The reported consideration of a citizenship-verification executive order also comes amid a broader set of administration actions tied to immigration and citizenship. While USCIS has not issued a specific statement on banking, it recently published a proposed rule on February 20, 2026, supporting Executive Order 14159 (“Protecting the American People Against Invasion”), which aims to strengthen screening of asylum seekers and reduce “fraudulent” claims.

Another legal and political backdrop involves citizenship itself. The potential order arrives as the Supreme Court hears arguments in Barbara v. Trump, a challenge to Executive Order 14160, which seeks to end birthright citizenship for children of certain non-citizens.

Even with those related developments, the bank-focused proposal remains unfinalized as of Tuesday. Desai’s statement framed unannounced policy reports as speculation, and Gould’s comments focused on how banks might handle additional requirements rather than confirming any final plan.

Confirmation would require publication of a signed executive order, along with operational direction that banks can implement and regulators can examine. That could come through White House postings and subsequent bulletins or guidance from Treasury, FinCEN, and the banking agencies.
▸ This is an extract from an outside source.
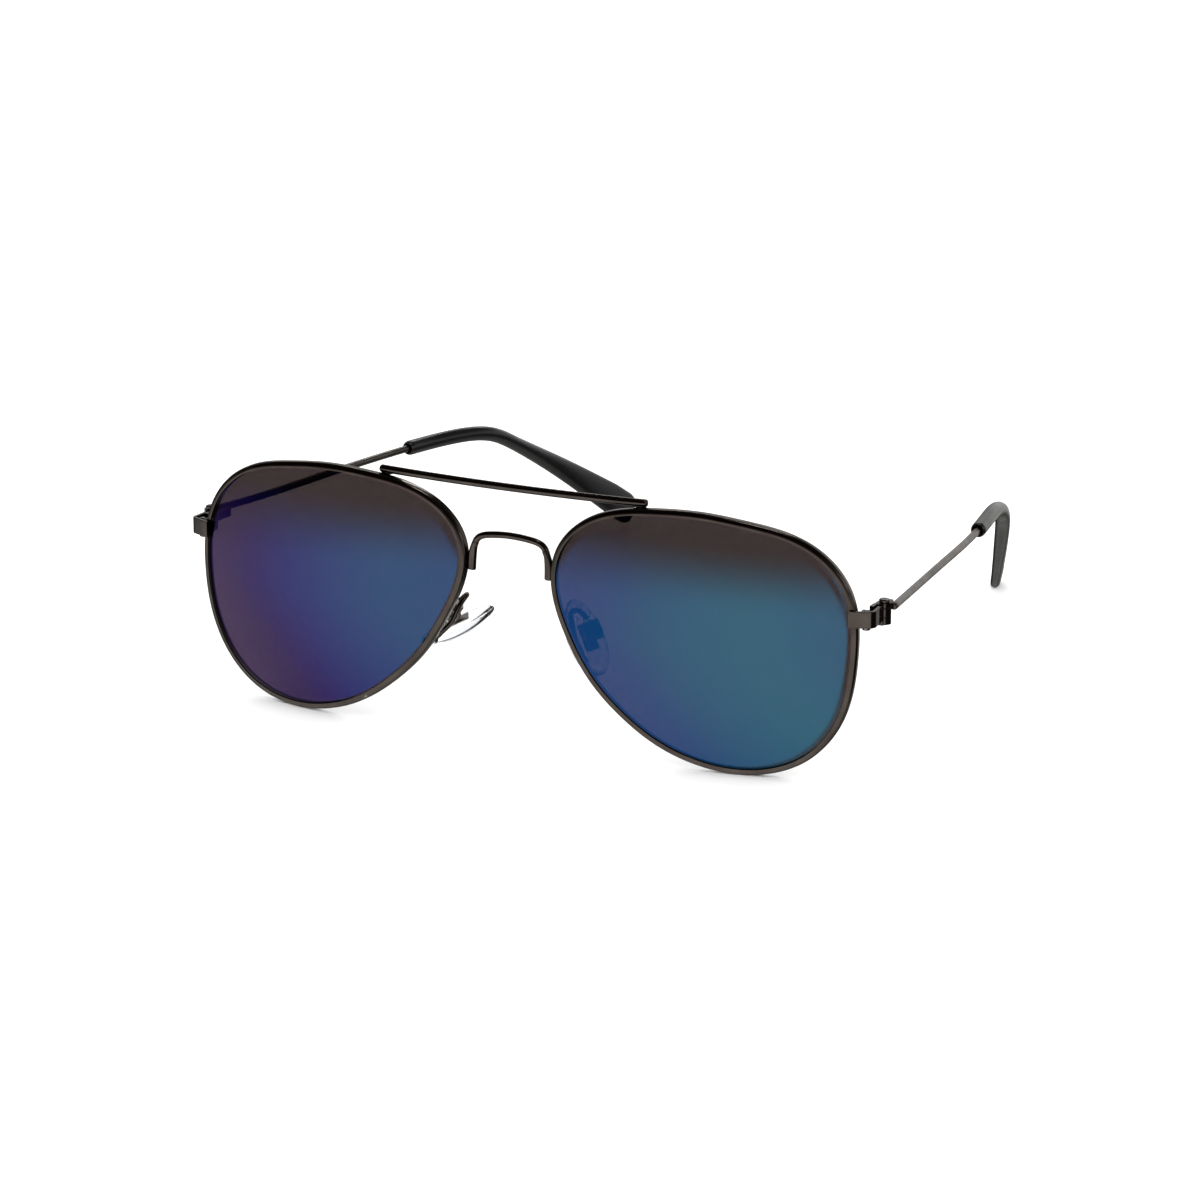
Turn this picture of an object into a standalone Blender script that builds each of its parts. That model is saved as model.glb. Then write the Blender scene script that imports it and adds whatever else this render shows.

Until an executive order appears and agencies spell out what counts as acceptable proof and how verification must work, basic questions remain open, including whether the requirement would apply to existing accounts, what deadlines would look like, and what consequences would follow from missing documents.

Banks and customers are likely to look next for formal text, supervisory guidance, and any phased implementation dates that would determine when new systems must be ready and how financial institutions communicate with account holders. Official updates, if issued, typically appear through agency channels such as the White House Presidential Actions, the Office of the Comptroller of the Currency (OCC), and federal immigration and homeland security newsrooms including the USCIS Newsroom and DHS Press Releases.